El mensaje era claro: no por el hecho de ser más liberal o flexible en cuanto a la cuarentena se garantiza un mejor resultado económico. Ahí estaban, para testimoniarlo, casos como el de Brasil, México, Chile y Estados Unidos, todos con grandes pronósticos de caída del PBI, pero con muertos que se cuentan de a decenas de miles.

No por casualidad, Alberto destacó que, si Argentina hubiese seguido el camino brasileño, ahora tendría unos 10.000 muertos, sin que por ello la economía estuviera menos grave.

La

La «filmina» del Presidente para graficar que quienes tuvieron una cuarentena flexible no muestran un mejor resultado económico

Para ponerlo en palabras del Presidente: la culpa no es de la cuarentena, sino de la pandemia; no hay que enojarse con el remedio, sino con la enfermedad.

Pero aun así, no es un mensaje al que le resulte fácil encontrar un público receptivo. Las advertencias en el sentido de que el entramado empresarial argentino está en un punto de agotamiento se repiten a diario. Y la Unión Industrial ya advirtió sobre la explosión de una ola de quiebras y convocatorias de acreedores.

Todo lo cual deja en claro que el Gobierno tiene un desafío acaso mayor que el sanitario: ganar la batalla de la opinión pública, en un momento en el que hasta dentro del propio Gobierno se escuchan insinuaciones en el sentido de que el sacrificio que se le exigió a la población resultó desmedido.

Un éxito inicial que se volvió en contra

En cierto sentido, el Gobierno está siendo víctima de su propio éxito en materia sanitaria.
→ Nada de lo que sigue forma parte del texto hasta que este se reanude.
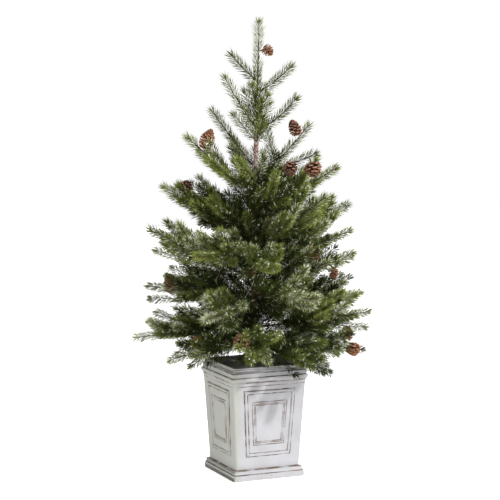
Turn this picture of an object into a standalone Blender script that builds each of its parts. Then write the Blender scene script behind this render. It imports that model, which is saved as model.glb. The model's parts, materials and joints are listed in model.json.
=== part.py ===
"""Artificial tabletop pine in a square planter.

A thin pole stands in the planter's filling.  Branches leave it all the way up: the long lower
ones are a bare bough with a mass of twigs on its end, and the short upper ones are a mass whose
stem starts at the pole.  Each mass is one stem with side twigs, all slim three-sided cores that
needles stand out of, and some carry pine cones.  Each mass keeps to the space that is nearer to
its own branch than to any other.

Units are metres, +Z is up.  The origin is the middle of the planter's flat underside, and the
planter's faces are square to X and Y.  Headings are degrees from +X, turning towards +Y.
"""
import math
import random
from collections import namedtuple

import bmesh
import bpy
import numpy as np
from mathutils import Matrix, Vector

COLLECTION_NAME = "potted_pine"
GAP = 0.0003                     # clearance between pieces that touch
MERGE = 0.00001                  # points closer than this are one

# Planter: half widths and heights of its square section
POT_HEIGHT = 0.3035
PLINTH_HALF = 0.1024
PLINTH_HEIGHT = 0.0285
BODY_FOOT_HALF = 0.0916
BODY_HEAD_HALF = 0.1056
BODY_HEAD_HEIGHT = 0.264
CORNICE_HALF = 0.1106
LIP_HALF = 0.1003
RIM_THICK = 0.006
POT_FLOOR = 0.012
CAVITY_FLOOR_HALF = 0.080
FILLING_DEPTH = 0.034            # from the rim down to the filling

# Raised frames on the planter's four sides: size at mid height, centre height and corner radius
FRAME_PROUD = 0.0025
FRAME_SUNK = 0.003
OUTER_FRAME = {"width": 0.136, "height": 0.178, "band": 0.008, "radius": 0.012}
INNER_FRAME = {"width": 0.093, "height": 0.116, "band": 0.008, "radius": 0.0}
FRAME_CENTRE_HEIGHT = 0.153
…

Porque al inicio de la pandemia, los informes del Ministerio de Salud Pública señalaban que, en el mejor de los casos, Argentina llegaría a junio con 250.000 personas contagiadas, mientras que si las cosas se hacían mal, habría a esta altura más de dos millones de enfermos y unos 20.000 fallecidos.
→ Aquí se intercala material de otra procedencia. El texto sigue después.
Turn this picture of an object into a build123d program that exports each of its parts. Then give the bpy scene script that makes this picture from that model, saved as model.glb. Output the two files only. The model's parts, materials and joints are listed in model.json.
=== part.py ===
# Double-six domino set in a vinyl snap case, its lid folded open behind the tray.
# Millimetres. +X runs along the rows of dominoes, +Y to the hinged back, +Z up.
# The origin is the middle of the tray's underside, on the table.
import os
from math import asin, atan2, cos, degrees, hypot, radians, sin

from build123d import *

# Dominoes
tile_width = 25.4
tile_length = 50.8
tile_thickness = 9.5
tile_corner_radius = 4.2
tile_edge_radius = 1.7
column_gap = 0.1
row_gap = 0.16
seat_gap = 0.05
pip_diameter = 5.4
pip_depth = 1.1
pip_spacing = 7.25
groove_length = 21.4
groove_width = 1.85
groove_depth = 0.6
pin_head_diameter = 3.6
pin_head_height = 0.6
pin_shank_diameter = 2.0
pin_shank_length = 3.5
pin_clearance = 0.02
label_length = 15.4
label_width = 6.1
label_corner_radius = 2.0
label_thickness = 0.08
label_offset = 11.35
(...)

Eran proyecciones que se habían hecho tomando en cuenta la experiencia de los países europeos y asiáticos donde el coronavirus había golpeado primero. Y, en comparación con esos escenarios, la situación argentina actual luce más que bien: el número de 52.000 contagiados y 1.167 fallecidos luce como un resultado que supera las expectativas más optimistas.
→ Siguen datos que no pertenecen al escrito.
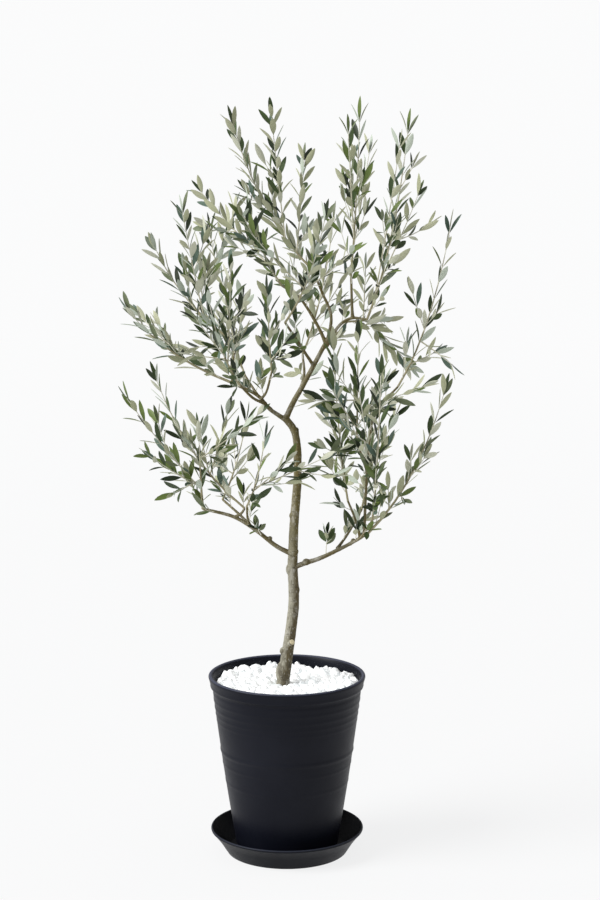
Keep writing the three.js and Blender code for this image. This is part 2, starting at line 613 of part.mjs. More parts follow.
const built = [...grownLimbs.values()].map((limb) => limb.solid);
for (const tuft of tufts) {
  const solid = growTuft(tuft, grownLimbs.get(tuft.limb).skin, built);
  built.push(solid);
  tree.add(namedMesh(tuft.name, solid, foliage));
}
for (const mass of masses) {
  const solid = growMass(mass, grownLimbs.get(mass.limb), built);
  built.push(solid);
  tree.add(namedMesh(mass.name, solid, foliage));
}

const object = new THREE.Group();
object.name = "potted_olive_tree";
object.add(planter, tree);

export default object;
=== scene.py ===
import math

import bpy
import numpy as np
from mathutils import Euler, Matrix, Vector


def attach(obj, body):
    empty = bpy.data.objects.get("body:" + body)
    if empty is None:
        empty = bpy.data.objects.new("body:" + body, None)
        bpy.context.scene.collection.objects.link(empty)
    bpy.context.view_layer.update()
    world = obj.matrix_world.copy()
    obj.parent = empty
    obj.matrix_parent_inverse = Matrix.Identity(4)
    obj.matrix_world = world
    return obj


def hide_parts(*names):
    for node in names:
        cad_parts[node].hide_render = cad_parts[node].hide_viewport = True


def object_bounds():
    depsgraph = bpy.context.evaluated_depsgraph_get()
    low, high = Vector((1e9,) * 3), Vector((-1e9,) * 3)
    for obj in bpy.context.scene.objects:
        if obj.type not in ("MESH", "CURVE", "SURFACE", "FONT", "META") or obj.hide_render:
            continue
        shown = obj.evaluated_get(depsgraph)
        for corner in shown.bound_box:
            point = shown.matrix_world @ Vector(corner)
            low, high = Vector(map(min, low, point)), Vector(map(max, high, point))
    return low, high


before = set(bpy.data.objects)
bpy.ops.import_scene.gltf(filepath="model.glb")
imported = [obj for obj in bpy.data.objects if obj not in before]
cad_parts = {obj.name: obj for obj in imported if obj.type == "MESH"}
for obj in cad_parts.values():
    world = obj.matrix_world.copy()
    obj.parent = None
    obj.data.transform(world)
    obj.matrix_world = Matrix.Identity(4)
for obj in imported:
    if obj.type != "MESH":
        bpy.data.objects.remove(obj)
solid_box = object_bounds()
bpy.ops.object.select_all(action="DESELECT")

MM = 0.001
GOLDEN_ANGLE = math.pi * (3 - math.sqrt(5))
UP = np.array([0.0, 0.0, 1.0])

# The planter: the level of the pot's foot, and heights that count from there
POT_FOOT = 3.3
POT_HEIGHT = 346
POT_FOOT_RADIUS = 96
POT_RIM_RADIUS = 150.3
POT_WALL = 3.2
POT_FLOOR = 5
POT_BELLY = 2
LIP_HEIGHT = 24
LIP_FOOT_RADIUS = 144.6
LIP_STEP = 1.6
RIM_WIDTH = 8
# Rings round the pot: height above its foot, half width, and how far each stands out or goes in
POT_RINGS = [(317, 6, -1.1), (299, 5, 0.7), (284, 5, 0.65), (271, 4, 0.5), (259, 4, 0.4), (200, 7, 1.2),
             (175, 5, 0.5), (139, 6, 0.5)]
PROFILE_STEP = 1.75
SAUCER_FOOT_RADIUS = 116
SAUCER_RIM_RADIUS = 147
SAUCER_HEIGHT = 47
SAUCER_WALL = 2.6
SAUCER_FLOOR = 3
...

Sin embargo, ese éxito tiene su contracara: en el afán de «aplanar la curva» de contagios, nunca parece llegar el momento del pico, y por lo tanto hay una perspectiva de que la cuarentena se prolongue de manera indefinida. Hay quienes incluso sugieren que, si se hubiese dejado propagar más el virus, ahora la situación estaría más controlada.

Lo cierto es que la fatiga social y el sufrimiento económico por la cuarentena llegó a un punto en que se plantean dudas sobre cuándo aparecerán las señales de rebeldía y desobediencia civil masiva. De hecho, los intendentes del conurbano ya la advirtieron a Kicillof sobre sus dificultades para contener a una población que no puede evitar salir a la calle en busca de su sustento.

Si esa eventual desobediencia se diera, tendría un agravante: ocurriría justo cuando la curva de contagios esté en su momento ascendente.

No es un momento fácil para el Presidente: por un lado, nunca la opinión pública anti-cuarentena se manifestó de manera tan contundente. Pero él también tiene una certeza: que el hecho de que se hable de la crisis económica y no tanto de la enfermedad, es de alguna manera una medida de su éxito en materia sanitaria.

Después de todo, los argentinos han demostrado que en ciertos aspectos tienen una tolerancia más baja que otros pueblos vecinos. Una tasa de 1.000 muertos diarios como la que hubo en los países más afectados, a esta altura ya habría provocado una crisis de gobernabilidad.

El desafío para Alberto reside, ahora, en que esa crisis política no se produzca de todas formas, por causa de los efectos colaterales de la cuarentena.